## Exercise description
The first line to copy is the one with "with BuildSketch(across(b, -MOTOR_HALF, 4))"; the last is the one with "blue and alpha.". Copy each line in that range exactly, leaving out all others.

## Working data
____________________
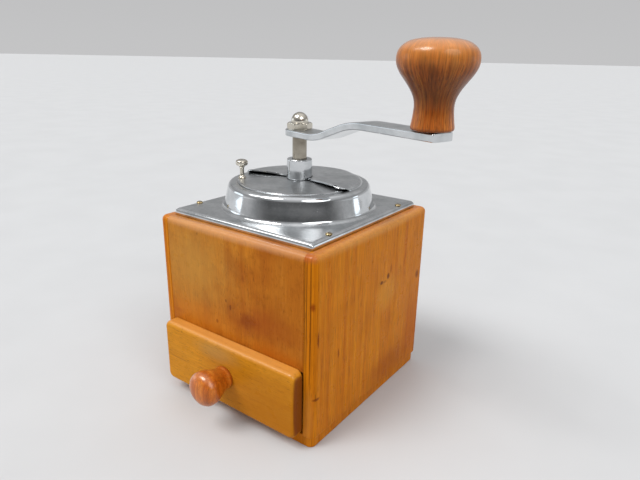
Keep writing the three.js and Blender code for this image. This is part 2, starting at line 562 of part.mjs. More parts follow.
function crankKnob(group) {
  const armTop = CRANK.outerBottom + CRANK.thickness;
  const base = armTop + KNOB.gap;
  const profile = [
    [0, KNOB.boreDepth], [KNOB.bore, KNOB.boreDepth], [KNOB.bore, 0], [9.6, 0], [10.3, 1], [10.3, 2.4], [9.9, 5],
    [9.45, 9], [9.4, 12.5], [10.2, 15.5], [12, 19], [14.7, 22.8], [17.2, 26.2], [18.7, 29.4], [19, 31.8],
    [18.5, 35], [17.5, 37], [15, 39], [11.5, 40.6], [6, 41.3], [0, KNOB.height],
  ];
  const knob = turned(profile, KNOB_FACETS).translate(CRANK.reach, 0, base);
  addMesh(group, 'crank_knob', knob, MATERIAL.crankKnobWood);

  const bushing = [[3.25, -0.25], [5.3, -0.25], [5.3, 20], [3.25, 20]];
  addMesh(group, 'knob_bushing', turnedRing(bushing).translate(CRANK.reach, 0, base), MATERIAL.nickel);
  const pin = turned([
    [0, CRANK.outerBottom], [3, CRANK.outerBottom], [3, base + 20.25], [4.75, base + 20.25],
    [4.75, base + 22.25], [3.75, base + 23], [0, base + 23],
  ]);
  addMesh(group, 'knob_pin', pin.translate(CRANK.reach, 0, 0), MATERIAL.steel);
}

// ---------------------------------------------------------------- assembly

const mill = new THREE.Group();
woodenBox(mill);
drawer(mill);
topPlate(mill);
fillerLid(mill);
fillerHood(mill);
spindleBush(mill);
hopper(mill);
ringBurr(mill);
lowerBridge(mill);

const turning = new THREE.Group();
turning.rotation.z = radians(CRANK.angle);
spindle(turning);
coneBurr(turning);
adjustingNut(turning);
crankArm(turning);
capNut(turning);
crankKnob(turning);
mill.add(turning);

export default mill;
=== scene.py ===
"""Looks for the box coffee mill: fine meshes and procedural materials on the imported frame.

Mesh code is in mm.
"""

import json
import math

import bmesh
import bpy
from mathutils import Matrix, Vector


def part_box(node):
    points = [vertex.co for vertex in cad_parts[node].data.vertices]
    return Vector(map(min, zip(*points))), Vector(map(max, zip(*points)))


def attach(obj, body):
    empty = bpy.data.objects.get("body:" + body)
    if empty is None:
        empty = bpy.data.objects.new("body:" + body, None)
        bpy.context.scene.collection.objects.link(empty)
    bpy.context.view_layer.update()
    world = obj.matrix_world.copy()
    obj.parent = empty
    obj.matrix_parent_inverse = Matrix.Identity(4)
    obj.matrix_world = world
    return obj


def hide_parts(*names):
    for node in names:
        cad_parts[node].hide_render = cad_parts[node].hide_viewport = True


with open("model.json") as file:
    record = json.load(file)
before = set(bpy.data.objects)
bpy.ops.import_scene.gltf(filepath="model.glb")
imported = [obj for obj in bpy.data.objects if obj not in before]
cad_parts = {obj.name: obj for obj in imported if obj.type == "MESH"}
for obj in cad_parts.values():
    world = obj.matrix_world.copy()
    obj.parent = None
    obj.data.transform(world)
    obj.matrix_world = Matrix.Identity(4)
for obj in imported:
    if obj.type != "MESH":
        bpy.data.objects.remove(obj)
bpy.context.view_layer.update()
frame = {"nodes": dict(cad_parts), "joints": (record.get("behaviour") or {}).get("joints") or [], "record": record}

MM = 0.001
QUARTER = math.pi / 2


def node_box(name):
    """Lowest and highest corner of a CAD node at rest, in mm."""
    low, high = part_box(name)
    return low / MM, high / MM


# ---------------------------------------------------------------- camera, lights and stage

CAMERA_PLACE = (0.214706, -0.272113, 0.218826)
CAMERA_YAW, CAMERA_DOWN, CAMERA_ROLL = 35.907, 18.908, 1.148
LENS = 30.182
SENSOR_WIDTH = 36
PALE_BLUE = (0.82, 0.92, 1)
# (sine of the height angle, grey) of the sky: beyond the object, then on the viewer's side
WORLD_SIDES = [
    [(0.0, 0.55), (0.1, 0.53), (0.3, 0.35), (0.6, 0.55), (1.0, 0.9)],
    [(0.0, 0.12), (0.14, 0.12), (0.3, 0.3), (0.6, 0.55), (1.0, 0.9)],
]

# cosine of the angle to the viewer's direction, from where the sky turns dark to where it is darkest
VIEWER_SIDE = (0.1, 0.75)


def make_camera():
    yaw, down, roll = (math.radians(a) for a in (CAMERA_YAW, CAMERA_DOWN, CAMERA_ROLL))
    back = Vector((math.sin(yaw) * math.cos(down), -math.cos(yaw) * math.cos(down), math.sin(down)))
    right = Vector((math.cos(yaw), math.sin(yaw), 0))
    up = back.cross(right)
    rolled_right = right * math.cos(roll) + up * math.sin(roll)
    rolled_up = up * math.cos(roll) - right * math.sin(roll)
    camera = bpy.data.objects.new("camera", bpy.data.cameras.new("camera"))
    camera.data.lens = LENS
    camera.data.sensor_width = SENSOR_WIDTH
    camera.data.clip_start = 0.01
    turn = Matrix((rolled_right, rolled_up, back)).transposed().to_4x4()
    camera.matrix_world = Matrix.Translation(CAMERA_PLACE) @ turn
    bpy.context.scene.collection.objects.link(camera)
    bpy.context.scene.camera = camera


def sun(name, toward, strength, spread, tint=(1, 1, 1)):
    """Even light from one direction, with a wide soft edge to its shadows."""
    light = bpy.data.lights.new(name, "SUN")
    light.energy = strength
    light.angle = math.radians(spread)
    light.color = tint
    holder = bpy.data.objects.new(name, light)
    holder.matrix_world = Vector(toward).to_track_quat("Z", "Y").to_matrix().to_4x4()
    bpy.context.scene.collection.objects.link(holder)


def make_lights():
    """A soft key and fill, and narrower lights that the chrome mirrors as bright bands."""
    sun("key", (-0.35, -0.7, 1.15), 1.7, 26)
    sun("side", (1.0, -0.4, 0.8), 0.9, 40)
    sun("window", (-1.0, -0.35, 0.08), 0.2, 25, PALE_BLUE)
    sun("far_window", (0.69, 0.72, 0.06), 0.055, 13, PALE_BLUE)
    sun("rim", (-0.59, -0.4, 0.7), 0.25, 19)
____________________
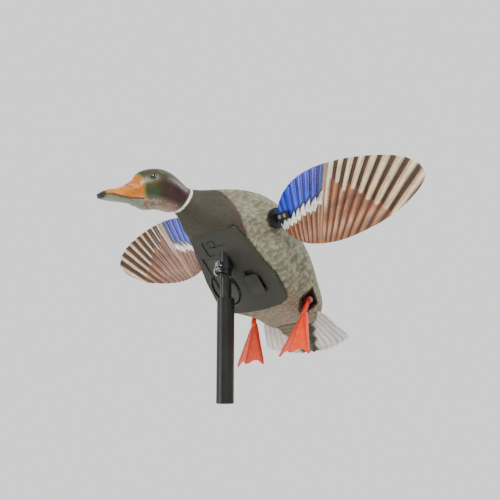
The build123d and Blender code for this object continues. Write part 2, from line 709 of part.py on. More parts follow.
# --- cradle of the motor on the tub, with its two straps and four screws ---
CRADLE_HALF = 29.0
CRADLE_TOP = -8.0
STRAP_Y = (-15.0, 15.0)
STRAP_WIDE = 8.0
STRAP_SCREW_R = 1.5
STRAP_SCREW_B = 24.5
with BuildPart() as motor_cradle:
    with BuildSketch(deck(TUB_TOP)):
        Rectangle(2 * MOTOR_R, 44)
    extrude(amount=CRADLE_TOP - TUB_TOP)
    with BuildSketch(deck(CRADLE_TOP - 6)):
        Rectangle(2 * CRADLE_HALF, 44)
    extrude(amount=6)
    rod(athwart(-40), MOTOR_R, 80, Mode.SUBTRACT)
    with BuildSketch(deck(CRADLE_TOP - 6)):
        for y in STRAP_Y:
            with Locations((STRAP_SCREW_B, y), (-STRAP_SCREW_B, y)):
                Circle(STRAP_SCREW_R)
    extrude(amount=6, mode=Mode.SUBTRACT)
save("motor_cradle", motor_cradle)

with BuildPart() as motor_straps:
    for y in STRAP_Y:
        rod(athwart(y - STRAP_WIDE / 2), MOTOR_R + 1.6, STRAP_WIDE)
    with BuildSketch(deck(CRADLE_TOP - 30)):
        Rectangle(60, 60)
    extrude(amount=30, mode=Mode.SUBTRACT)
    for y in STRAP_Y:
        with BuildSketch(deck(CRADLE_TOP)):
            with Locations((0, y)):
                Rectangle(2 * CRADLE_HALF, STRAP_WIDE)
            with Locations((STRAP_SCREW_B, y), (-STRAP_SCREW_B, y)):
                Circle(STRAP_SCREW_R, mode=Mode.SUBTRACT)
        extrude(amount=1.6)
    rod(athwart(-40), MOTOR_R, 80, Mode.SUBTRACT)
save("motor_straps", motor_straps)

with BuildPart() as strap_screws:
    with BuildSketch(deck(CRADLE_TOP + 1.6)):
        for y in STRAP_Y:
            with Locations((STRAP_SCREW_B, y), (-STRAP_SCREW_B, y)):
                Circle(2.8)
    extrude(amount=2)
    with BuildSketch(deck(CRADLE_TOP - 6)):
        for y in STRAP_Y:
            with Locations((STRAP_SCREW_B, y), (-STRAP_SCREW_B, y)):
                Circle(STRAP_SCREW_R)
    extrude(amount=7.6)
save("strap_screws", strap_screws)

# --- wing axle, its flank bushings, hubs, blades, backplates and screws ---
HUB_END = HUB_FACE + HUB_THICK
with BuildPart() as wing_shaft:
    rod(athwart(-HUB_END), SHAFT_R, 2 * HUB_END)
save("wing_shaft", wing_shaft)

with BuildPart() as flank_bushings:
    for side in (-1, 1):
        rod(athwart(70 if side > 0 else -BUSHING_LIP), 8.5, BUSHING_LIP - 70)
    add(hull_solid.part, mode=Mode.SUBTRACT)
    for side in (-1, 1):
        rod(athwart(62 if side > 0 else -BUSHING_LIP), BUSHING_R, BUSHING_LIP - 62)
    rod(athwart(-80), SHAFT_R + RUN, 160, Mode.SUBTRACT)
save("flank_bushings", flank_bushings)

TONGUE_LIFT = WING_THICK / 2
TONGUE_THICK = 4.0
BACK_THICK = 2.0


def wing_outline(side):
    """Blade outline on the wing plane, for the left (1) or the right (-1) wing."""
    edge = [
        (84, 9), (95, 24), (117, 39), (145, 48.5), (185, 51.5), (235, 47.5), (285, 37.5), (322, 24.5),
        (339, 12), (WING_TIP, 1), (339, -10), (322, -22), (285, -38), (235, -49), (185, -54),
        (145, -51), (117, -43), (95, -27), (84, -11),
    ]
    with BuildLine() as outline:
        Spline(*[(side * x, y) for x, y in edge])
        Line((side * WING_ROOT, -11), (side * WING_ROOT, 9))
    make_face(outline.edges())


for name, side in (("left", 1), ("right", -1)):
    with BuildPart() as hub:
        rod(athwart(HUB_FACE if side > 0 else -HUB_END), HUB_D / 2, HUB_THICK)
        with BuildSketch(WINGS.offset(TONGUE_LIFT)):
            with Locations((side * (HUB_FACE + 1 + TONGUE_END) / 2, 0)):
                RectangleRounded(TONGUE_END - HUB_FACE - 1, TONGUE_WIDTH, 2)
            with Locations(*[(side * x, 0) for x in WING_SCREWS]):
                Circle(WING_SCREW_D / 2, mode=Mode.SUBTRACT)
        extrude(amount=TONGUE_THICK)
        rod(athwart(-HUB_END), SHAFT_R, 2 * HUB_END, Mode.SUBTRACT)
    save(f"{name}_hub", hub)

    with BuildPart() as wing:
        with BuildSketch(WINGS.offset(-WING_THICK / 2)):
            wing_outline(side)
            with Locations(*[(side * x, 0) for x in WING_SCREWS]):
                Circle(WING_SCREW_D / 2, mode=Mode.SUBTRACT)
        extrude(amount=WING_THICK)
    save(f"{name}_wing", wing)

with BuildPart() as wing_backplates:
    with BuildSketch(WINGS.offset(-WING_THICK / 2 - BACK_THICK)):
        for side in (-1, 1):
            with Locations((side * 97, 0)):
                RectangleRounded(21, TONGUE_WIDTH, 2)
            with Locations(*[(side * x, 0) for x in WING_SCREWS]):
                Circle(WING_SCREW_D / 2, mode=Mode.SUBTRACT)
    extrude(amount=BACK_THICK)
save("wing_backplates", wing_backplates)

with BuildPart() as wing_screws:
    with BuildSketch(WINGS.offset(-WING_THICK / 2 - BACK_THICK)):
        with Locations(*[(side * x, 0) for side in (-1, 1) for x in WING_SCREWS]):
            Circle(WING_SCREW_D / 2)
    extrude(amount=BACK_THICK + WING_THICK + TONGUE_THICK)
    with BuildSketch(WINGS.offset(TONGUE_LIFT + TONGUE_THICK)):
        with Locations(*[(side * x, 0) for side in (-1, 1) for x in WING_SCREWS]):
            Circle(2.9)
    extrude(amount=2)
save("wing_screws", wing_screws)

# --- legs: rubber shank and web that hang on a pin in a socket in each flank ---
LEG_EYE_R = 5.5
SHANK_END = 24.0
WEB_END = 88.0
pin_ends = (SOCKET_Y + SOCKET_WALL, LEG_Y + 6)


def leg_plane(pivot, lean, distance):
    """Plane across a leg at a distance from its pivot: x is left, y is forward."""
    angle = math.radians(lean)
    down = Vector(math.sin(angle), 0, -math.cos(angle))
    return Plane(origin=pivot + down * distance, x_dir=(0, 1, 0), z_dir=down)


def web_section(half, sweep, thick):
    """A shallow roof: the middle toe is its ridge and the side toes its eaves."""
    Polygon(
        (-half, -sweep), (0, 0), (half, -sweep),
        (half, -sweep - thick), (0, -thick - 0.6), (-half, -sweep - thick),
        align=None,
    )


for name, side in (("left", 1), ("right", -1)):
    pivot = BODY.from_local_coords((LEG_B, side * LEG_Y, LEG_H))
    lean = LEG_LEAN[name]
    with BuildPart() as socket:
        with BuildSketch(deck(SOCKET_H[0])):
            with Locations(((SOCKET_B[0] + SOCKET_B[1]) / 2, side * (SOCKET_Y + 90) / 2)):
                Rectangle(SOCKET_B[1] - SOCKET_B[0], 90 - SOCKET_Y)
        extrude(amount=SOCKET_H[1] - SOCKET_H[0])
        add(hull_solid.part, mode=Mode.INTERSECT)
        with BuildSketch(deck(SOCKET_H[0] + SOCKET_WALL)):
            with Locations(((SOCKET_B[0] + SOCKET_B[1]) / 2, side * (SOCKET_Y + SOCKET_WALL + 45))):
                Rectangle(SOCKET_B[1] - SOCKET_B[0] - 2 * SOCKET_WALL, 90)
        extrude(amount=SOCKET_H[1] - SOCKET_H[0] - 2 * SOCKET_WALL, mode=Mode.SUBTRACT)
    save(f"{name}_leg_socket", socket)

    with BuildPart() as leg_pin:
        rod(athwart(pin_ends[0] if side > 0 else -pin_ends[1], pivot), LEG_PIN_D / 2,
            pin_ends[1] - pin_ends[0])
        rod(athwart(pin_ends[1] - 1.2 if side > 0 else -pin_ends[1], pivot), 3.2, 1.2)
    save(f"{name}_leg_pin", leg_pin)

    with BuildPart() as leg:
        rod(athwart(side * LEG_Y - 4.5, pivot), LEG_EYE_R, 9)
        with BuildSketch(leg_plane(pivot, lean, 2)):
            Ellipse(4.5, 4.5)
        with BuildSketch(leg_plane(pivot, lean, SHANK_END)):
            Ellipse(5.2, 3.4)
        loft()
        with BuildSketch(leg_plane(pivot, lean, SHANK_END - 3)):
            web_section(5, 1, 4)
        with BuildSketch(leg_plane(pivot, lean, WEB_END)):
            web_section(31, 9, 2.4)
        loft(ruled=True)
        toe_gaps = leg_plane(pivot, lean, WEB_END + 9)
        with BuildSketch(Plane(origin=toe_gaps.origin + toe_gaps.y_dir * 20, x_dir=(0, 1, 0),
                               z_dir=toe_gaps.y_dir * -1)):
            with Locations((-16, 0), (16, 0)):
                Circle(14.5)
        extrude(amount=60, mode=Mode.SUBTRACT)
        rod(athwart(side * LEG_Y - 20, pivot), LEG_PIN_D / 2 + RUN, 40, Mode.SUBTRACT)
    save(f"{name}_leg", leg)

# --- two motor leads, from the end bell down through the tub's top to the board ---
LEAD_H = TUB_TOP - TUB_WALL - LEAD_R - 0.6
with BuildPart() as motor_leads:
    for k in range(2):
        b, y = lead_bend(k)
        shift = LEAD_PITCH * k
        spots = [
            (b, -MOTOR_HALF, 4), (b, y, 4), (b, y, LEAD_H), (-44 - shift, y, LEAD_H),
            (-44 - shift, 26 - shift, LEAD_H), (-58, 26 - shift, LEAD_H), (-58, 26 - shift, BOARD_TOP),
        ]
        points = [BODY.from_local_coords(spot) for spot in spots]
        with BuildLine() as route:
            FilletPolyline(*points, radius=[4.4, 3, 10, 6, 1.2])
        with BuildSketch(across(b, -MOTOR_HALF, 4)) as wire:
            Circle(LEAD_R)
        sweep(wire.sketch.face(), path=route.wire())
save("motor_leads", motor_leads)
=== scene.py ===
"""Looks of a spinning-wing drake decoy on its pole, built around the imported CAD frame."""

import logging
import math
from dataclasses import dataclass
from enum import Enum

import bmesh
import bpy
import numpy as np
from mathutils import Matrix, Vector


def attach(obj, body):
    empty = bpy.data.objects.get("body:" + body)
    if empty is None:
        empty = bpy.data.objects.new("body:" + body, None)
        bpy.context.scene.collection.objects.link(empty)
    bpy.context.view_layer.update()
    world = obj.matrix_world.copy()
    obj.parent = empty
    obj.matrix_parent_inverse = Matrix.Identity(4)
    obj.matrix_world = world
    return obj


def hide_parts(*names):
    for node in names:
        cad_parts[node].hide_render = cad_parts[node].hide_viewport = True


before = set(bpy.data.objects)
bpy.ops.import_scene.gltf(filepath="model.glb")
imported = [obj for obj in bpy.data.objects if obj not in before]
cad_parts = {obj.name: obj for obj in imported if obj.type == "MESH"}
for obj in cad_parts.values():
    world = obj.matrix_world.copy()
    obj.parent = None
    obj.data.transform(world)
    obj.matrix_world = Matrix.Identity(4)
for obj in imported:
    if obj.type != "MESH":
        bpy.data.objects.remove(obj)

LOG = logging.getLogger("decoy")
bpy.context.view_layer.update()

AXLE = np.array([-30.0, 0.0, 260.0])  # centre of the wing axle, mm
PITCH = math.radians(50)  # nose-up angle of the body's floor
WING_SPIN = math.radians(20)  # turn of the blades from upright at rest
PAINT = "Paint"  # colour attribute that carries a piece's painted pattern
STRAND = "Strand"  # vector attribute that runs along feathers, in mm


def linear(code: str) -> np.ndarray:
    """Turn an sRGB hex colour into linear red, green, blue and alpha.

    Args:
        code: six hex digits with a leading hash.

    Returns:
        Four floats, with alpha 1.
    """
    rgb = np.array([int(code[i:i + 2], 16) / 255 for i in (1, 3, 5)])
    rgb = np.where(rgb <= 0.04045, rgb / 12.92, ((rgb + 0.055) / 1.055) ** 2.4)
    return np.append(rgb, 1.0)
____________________
## Exercise output
        with BuildSketch(across(b, -MOTOR_HALF, 4)) as wire:
            Circle(LEAD_R)
        sweep(wire.sketch.face(), path=route.wire())
save("motor_leads", motor_leads)
=== scene.py ===
"""Looks of a spinning-wing drake decoy on its pole, built around the imported CAD frame."""

import logging
import math
from dataclasses import dataclass
from enum import Enum

import bmesh
import bpy
import numpy as np
from mathutils import Matrix, Vector


def attach(obj, body):
    empty = bpy.data.objects.get("body:" + body)
    if empty is None:
        empty = bpy.data.objects.new("body:" + body, None)
        bpy.context.scene.collection.objects.link(empty)
    bpy.context.view_layer.update()
    world = obj.matrix_world.copy()
    obj.parent = empty
    obj.matrix_parent_inverse = Matrix.Identity(4)
    obj.matrix_world = world
    return obj


def hide_parts(*names):
    for node in names:
        cad_parts[node].hide_render = cad_parts[node].hide_viewport = True


before = set(bpy.data.objects)
bpy.ops.import_scene.gltf(filepath="model.glb")
imported = [obj for obj in bpy.data.objects if obj not in before]
cad_parts = {obj.name: obj for obj in imported if obj.type == "MESH"}
for obj in cad_parts.values():
    world = obj.matrix_world.copy()
    obj.parent = None
    obj.data.transform(world)
    obj.matrix_world = Matrix.Identity(4)
for obj in imported:
    if obj.type != "MESH":
        bpy.data.objects.remove(obj)

LOG = logging.getLogger("decoy")
bpy.context.view_layer.update()

AXLE = np.array([-30.0, 0.0, 260.0])  # centre of the wing axle, mm
PITCH = math.radians(50)  # nose-up angle of the body's floor
WING_SPIN = math.radians(20)  # turn of the blades from upright at rest
PAINT = "Paint"  # colour attribute that carries a piece's painted pattern
STRAND = "Strand"  # vector attribute that runs along feathers, in mm


def linear(code: str) -> np.ndarray:
    """Turn an sRGB hex colour into linear red, green, blue and alpha.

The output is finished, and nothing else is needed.